**Records for the task:**
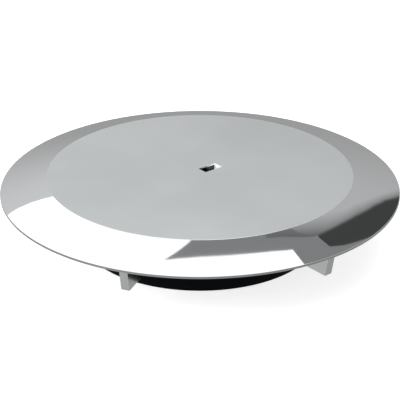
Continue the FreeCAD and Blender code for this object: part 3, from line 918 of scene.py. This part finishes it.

...

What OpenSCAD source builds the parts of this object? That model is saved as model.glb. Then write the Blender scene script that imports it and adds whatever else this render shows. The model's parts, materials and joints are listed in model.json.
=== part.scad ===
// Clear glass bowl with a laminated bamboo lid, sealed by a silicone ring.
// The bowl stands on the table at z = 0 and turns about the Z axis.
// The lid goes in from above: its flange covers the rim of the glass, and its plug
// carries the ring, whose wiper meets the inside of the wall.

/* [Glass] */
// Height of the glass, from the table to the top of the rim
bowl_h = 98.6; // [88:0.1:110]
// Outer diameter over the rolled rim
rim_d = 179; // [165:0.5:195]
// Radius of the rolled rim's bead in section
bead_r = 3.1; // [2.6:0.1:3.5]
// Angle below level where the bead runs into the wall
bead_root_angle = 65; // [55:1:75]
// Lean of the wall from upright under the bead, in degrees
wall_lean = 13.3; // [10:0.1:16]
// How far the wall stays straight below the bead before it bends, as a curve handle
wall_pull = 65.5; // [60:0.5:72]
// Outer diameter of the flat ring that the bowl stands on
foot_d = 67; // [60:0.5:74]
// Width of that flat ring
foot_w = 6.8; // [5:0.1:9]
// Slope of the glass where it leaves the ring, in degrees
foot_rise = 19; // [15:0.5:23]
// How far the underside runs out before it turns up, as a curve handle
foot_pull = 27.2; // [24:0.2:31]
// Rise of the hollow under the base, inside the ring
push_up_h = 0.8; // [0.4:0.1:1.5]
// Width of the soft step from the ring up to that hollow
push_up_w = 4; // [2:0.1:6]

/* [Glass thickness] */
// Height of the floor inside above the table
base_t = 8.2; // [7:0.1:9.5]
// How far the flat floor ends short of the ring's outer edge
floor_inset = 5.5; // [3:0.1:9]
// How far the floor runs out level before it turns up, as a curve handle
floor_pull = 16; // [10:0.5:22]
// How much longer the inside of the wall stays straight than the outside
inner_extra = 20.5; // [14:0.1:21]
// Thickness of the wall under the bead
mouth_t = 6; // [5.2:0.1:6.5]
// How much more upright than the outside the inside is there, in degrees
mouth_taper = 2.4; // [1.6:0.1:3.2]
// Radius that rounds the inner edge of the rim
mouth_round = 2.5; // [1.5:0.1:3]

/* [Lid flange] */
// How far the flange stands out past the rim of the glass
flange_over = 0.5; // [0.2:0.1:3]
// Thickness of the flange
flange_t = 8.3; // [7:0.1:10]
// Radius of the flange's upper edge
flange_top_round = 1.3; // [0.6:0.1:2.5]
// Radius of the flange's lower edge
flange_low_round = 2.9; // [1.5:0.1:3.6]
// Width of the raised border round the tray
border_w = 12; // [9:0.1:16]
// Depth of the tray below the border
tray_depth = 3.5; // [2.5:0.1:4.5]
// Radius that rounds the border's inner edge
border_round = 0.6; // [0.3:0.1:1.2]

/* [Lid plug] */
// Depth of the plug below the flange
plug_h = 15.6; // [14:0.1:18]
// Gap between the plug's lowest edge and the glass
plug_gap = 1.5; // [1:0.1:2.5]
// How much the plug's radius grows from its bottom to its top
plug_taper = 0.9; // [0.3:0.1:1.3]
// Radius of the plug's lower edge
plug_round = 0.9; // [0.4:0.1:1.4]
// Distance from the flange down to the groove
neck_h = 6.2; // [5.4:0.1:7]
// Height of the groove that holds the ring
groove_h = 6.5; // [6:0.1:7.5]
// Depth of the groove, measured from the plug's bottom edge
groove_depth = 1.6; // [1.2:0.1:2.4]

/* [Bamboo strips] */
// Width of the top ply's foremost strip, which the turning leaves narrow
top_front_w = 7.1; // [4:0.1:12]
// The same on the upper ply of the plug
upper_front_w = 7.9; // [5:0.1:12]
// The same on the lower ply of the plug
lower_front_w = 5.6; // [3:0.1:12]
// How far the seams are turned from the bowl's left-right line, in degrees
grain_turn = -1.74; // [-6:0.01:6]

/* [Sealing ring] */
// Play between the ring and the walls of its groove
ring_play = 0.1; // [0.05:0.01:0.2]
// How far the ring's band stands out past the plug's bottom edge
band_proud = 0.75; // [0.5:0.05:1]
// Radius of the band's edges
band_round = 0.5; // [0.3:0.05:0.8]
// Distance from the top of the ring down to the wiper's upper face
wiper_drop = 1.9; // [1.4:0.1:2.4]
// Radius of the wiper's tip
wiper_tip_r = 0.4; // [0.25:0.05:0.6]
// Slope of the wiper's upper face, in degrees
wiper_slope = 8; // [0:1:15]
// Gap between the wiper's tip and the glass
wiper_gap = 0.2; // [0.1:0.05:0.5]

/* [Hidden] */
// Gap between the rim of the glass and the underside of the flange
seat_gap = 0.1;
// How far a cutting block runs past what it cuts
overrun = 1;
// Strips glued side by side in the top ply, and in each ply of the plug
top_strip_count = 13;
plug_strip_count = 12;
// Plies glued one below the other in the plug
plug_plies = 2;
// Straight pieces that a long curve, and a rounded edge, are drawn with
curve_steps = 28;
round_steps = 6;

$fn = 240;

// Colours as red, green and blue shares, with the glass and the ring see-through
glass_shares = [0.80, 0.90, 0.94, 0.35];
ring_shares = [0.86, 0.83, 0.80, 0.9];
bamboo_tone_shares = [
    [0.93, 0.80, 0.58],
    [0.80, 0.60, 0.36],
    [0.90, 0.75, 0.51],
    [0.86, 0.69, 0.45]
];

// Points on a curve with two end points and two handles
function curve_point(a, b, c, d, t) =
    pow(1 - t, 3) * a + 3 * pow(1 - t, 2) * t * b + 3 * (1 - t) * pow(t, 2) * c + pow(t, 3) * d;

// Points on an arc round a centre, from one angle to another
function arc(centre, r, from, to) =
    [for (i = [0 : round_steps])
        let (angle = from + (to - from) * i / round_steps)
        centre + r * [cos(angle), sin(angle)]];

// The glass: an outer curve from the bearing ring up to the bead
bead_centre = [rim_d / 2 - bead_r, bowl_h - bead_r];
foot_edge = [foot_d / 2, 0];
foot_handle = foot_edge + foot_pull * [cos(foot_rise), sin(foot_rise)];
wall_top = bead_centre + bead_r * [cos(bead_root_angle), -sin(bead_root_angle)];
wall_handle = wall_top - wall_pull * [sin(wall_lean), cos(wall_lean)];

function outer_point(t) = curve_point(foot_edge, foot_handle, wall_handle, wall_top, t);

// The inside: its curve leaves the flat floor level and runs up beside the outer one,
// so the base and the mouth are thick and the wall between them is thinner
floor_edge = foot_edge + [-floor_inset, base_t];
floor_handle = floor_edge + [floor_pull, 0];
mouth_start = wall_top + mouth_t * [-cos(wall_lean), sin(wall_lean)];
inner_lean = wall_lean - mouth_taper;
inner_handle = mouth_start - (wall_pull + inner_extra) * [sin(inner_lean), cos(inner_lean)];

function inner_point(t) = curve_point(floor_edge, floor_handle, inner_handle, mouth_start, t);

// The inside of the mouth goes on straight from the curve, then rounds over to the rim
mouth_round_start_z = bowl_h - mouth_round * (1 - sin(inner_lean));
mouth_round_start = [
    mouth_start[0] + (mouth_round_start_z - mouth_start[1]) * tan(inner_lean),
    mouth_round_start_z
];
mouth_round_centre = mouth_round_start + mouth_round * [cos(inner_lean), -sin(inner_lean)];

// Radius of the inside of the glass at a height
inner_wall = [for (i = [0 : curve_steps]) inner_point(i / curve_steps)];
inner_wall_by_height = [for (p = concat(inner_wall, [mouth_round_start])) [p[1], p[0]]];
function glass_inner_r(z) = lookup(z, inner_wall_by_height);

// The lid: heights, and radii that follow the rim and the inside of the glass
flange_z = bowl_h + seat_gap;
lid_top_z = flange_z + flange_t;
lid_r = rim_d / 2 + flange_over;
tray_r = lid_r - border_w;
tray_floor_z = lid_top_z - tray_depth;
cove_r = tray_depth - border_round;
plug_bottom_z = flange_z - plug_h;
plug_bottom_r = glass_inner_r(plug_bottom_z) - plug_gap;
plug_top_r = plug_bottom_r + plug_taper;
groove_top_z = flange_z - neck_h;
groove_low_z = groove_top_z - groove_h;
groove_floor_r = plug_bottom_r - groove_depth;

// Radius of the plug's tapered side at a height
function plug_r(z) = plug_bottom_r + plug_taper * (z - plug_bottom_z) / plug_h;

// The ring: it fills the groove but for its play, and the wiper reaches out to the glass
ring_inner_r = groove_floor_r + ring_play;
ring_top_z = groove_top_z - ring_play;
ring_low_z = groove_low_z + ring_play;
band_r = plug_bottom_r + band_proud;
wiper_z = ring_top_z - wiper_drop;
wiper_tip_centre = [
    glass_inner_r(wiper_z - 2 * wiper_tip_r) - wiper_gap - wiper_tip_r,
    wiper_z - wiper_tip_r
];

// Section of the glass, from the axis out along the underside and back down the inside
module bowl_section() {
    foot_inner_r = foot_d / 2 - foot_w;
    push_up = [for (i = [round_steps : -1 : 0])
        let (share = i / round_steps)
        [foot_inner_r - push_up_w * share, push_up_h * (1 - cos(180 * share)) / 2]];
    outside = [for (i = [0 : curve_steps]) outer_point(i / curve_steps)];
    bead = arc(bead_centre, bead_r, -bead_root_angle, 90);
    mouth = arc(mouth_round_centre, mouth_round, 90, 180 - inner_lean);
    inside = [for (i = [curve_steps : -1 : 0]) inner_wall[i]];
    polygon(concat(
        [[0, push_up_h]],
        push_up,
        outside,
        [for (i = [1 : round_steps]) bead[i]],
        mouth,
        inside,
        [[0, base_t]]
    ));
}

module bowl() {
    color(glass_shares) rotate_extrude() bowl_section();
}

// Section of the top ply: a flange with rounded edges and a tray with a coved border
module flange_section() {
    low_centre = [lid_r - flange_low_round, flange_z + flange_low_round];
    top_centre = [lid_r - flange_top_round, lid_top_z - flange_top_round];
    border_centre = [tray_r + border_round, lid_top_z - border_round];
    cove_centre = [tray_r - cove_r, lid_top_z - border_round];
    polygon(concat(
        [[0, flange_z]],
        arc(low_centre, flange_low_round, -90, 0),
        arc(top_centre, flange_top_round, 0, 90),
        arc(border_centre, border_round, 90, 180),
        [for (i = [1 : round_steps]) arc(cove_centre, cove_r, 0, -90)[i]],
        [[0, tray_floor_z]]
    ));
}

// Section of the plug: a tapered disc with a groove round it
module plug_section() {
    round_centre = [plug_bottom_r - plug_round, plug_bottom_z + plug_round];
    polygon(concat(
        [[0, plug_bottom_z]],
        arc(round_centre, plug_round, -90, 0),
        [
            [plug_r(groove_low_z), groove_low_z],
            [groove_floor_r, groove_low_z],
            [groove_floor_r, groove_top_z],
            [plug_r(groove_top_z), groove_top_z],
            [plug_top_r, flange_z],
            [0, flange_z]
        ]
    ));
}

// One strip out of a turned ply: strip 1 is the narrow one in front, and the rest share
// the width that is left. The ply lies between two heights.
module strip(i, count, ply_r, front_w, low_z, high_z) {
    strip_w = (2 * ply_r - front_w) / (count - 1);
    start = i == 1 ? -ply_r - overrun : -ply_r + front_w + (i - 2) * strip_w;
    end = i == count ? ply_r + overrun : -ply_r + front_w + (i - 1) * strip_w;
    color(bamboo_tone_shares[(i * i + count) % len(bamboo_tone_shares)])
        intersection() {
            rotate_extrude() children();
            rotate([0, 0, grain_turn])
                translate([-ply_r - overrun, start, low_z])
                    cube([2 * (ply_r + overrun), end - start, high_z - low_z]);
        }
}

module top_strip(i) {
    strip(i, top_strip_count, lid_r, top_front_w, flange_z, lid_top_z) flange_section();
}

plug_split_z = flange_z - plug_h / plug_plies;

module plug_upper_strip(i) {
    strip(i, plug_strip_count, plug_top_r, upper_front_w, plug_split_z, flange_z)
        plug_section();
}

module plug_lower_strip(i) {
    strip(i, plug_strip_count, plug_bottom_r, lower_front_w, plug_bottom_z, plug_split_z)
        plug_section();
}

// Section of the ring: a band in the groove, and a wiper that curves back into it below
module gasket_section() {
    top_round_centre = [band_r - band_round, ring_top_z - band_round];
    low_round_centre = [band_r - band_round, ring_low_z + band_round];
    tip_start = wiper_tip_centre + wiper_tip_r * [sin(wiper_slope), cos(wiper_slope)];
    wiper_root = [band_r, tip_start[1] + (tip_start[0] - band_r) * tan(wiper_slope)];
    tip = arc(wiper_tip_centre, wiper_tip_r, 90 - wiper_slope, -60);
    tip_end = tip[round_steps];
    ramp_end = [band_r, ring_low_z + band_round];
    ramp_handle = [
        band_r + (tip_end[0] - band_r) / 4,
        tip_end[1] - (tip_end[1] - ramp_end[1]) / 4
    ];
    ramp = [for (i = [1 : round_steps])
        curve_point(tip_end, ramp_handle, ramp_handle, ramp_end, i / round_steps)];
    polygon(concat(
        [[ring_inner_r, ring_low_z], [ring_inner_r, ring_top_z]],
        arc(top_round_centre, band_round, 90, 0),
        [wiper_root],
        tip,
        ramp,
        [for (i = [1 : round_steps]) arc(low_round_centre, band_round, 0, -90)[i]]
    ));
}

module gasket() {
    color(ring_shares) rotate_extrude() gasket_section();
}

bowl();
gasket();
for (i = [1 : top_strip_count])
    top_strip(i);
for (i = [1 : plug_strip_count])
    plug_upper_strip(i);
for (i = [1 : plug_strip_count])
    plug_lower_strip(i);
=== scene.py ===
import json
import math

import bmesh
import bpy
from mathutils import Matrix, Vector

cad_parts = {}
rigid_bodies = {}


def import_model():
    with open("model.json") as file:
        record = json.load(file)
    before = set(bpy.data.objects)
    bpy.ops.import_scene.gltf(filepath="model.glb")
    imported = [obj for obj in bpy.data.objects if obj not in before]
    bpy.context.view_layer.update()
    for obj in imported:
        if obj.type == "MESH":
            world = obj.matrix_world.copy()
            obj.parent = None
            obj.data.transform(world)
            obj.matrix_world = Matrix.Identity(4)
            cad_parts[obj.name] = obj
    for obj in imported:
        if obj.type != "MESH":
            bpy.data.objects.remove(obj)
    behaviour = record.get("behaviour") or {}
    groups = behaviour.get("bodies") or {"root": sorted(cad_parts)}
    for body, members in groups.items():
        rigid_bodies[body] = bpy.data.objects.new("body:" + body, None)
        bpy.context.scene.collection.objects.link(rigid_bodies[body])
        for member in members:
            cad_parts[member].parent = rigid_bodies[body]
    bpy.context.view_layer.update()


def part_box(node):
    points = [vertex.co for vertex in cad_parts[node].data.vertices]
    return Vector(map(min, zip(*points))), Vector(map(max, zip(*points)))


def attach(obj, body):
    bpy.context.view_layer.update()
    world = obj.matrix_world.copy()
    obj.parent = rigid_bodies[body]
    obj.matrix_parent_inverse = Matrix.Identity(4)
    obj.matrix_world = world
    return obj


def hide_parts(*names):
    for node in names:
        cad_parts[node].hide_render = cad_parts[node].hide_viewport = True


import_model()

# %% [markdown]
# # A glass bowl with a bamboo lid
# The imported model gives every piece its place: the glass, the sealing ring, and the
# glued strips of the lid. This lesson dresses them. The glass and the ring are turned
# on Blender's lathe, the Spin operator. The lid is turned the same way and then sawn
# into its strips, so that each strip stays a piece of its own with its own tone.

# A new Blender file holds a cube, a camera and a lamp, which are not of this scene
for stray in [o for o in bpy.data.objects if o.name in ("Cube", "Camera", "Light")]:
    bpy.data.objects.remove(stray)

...

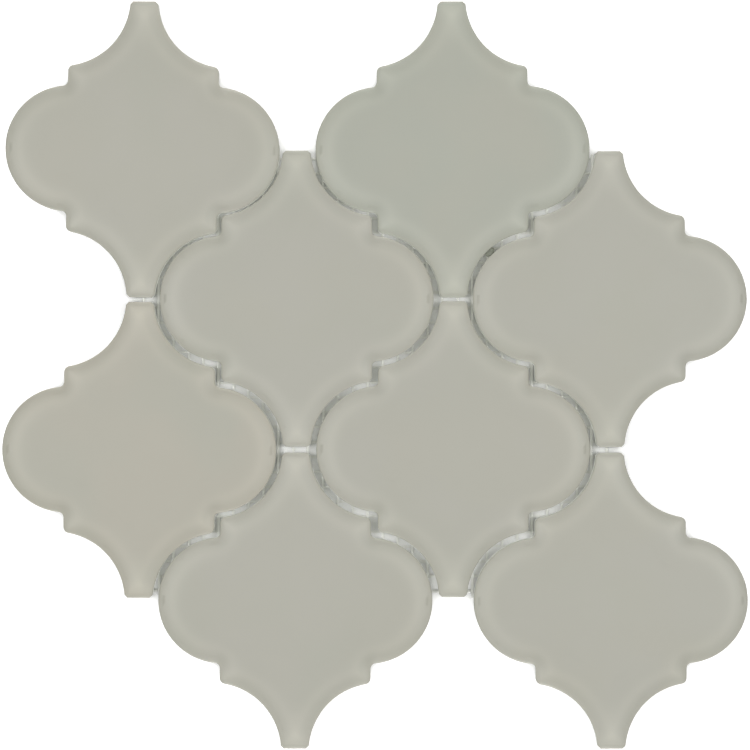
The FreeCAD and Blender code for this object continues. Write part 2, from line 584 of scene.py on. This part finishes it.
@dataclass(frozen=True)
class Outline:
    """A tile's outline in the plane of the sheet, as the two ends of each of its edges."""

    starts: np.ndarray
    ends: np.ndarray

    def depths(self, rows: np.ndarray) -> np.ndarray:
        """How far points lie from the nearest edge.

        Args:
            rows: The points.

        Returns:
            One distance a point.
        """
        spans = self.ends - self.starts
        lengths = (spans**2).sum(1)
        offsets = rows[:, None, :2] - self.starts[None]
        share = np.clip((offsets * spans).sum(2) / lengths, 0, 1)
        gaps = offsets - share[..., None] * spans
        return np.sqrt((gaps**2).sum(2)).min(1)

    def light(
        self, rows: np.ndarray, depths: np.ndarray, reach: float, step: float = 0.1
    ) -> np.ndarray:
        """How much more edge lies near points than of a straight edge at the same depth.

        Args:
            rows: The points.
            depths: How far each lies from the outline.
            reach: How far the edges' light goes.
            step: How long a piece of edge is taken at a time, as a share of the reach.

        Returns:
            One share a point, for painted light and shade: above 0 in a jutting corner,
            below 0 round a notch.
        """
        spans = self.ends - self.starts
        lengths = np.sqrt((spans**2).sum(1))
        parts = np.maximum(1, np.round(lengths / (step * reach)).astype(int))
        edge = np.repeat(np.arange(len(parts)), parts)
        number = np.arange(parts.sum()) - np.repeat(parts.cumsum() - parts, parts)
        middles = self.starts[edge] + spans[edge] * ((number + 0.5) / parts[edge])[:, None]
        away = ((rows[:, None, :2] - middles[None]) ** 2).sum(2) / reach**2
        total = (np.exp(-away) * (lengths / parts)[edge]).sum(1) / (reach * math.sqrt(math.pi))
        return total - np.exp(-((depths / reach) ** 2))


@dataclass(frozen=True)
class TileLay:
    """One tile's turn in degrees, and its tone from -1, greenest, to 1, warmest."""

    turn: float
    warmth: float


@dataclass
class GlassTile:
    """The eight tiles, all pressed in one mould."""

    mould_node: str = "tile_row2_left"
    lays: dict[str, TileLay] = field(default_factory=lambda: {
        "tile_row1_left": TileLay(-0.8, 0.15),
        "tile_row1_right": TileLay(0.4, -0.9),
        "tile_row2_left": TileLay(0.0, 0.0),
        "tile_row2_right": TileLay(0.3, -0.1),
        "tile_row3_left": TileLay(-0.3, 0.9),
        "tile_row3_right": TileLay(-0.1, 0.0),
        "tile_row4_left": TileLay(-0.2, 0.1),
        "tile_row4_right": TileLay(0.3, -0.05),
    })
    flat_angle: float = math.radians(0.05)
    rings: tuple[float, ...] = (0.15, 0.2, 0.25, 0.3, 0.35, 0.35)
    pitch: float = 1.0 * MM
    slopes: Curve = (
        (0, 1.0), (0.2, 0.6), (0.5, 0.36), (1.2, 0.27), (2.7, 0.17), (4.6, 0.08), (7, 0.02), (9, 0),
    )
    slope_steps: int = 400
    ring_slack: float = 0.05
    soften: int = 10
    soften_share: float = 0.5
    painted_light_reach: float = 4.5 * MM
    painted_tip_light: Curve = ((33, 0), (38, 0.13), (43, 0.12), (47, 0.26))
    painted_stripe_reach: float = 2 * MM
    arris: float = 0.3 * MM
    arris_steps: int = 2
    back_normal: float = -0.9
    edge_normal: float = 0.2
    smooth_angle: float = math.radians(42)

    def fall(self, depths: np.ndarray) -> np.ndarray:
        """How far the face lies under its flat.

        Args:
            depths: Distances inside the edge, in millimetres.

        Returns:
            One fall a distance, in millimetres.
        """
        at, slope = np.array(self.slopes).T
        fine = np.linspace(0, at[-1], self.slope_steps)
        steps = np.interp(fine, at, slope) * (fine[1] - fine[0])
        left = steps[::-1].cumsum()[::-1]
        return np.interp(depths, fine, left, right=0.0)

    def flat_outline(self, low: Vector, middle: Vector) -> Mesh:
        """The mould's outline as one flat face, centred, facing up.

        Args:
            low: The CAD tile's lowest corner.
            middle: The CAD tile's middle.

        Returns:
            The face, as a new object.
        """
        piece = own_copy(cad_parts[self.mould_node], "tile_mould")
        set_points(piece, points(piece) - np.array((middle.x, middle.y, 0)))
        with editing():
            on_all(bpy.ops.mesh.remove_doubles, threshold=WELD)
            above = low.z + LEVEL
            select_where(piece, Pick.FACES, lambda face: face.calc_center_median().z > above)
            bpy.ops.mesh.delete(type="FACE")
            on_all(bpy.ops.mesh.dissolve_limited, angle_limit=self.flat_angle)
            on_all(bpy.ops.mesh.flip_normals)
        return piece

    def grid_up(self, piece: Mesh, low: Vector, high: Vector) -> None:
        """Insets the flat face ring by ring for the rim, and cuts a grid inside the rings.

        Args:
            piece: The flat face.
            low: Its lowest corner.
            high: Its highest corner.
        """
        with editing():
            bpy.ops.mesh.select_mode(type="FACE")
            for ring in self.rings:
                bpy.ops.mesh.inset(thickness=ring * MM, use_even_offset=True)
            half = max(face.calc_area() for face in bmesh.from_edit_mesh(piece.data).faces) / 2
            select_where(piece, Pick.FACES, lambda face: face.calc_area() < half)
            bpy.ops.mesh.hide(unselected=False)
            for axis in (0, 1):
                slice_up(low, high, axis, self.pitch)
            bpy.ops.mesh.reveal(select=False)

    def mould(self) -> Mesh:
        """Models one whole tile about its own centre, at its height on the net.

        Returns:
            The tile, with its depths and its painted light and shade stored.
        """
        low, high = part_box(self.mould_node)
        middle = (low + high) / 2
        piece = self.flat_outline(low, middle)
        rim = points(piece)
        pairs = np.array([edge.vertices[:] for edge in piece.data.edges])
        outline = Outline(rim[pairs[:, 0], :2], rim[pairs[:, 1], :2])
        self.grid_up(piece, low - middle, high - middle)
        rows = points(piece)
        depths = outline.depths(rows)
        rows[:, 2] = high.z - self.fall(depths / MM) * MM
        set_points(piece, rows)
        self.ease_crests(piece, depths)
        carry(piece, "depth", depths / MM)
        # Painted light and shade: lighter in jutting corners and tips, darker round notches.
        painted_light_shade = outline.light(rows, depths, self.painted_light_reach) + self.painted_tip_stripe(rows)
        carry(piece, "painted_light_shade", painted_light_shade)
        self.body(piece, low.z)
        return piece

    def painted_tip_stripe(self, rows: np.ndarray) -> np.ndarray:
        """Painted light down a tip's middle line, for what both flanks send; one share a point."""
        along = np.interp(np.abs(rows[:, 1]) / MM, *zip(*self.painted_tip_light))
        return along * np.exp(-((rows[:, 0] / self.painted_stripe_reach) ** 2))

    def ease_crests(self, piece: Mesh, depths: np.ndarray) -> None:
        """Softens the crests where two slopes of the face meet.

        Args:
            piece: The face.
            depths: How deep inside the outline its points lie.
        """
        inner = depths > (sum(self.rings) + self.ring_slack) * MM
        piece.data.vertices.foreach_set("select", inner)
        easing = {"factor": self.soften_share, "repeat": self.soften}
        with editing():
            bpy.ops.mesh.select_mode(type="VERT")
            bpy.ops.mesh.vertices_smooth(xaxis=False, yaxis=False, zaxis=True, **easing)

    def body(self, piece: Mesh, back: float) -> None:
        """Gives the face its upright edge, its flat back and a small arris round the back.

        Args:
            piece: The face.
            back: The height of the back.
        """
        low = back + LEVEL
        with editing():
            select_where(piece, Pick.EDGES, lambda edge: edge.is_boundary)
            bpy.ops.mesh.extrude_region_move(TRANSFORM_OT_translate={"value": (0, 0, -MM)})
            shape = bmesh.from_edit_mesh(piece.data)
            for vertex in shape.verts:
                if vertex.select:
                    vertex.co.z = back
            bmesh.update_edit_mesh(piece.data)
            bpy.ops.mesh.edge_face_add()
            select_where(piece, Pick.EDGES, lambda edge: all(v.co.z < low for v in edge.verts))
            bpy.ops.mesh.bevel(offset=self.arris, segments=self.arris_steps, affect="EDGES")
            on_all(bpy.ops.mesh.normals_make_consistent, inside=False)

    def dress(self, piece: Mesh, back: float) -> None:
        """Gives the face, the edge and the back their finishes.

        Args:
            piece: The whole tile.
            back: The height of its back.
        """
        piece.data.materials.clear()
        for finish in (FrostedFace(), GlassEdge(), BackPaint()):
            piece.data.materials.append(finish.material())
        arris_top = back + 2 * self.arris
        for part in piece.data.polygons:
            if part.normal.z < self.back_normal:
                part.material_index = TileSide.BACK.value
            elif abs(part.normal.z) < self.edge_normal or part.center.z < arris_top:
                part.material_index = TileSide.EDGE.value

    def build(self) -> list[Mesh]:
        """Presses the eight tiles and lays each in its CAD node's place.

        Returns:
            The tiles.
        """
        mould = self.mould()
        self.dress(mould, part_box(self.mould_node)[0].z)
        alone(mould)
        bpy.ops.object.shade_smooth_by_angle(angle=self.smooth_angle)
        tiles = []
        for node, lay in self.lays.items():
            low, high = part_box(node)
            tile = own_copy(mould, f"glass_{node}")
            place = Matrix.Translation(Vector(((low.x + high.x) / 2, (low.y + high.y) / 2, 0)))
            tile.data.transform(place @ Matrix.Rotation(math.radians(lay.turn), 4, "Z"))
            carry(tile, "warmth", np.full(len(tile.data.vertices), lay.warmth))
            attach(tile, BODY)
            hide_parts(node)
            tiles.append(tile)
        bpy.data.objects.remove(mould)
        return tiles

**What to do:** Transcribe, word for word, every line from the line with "# on Blender's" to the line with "bpy.data.objects.remove(stray)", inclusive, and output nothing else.

**Final answer:**
# on Blender's lathe, the Spin operator. The lid is turned the same way and then sawn
# into its strips, so that each strip stays a piece of its own with its own tone.

# A new Blender file holds a cube, a camera and a lamp, which are not of this scene
for stray in [o for o in bpy.data.objects if o.name in ("Cube", "Camera", "Light")]:
    bpy.data.objects.remove(stray)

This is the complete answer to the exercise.